Reducing energy consumption also reduces emissions of some non-CO2 greenhouse gases, and most can be reduced in other ways as well. Chlorofluorocarbons (CFCs) have already been phased out in developed nations and are being phased out in developing countries because of the damage they do to the stratospheric ozone layer: Their contribution to global warming will be negligible by about 2050.
Some known agricultural practices can reduce methane (CH4) emissions. Rice farmers can use certain plant strains, fertilizers, and only intermittent irrigation. Better feed can reduce CH4 emissions from cows, goats, and sheep. Techniques to keep methane from escaping landfills, coal and oil mines, and waste management lagoons are being developed. Because methane is an energy source, CH4 can be captured from landfills or animal wastes and converted to electricity.

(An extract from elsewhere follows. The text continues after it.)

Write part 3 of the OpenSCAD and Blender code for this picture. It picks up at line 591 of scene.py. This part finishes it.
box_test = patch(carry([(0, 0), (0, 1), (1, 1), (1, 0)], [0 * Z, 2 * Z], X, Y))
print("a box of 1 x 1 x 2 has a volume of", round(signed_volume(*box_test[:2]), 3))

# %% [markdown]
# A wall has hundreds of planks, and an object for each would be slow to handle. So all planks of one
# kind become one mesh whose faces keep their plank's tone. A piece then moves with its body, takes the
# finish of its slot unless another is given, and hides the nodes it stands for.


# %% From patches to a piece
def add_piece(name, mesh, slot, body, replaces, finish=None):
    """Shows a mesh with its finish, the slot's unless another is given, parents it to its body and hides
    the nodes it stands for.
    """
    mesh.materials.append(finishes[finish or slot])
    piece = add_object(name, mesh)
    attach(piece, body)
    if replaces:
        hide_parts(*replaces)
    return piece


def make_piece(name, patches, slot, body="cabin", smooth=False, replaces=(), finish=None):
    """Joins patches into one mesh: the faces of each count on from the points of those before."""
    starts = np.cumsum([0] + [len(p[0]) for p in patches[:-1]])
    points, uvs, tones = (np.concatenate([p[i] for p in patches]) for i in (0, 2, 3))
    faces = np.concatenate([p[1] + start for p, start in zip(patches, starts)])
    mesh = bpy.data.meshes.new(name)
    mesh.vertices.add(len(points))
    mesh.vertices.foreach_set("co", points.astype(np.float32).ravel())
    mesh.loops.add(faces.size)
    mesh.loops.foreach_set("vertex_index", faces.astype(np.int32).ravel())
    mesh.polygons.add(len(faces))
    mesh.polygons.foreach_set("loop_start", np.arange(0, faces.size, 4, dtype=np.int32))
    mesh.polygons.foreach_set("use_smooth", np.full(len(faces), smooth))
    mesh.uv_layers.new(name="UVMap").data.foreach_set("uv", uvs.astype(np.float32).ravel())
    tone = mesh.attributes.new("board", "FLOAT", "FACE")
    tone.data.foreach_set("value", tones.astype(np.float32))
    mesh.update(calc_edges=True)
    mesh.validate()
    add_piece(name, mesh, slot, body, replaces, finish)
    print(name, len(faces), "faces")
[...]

This technology was pioneered in the United States more than 20 years ago and is now widely used in Europe and elsewhere. Improving energy efficiency is an important part of reducing greenhouse gas emissions. During the energy crises of the 1970s, when fuel from the Middle East was restricted for political reasons, automakers nearly doubled the average efficiency of automobiles, and global growth of CO2 fell from 4% per year to between 1% and 2%. Because Europe emits half as much CO2 per unit of GNP as the United States, a large improvement in energy efficiency should be easily attainable. Developing countries such as China and India produce much more CO2 per unit of GNP than the developed countries; but with technological assistance, they could easily lower their CO2 emissions per unit of GNP.
Still, according to the report Avoiding Dangerous Climate Change, improvements in energy efficiency cannot make up for increases in energy use in the developing nations due to their burgeoning populations and economic growth. In the long run, even greater reductions in emissions will be needed to control greenhouse warming. The next step, then, must be a shift from away from a carbon-based economy.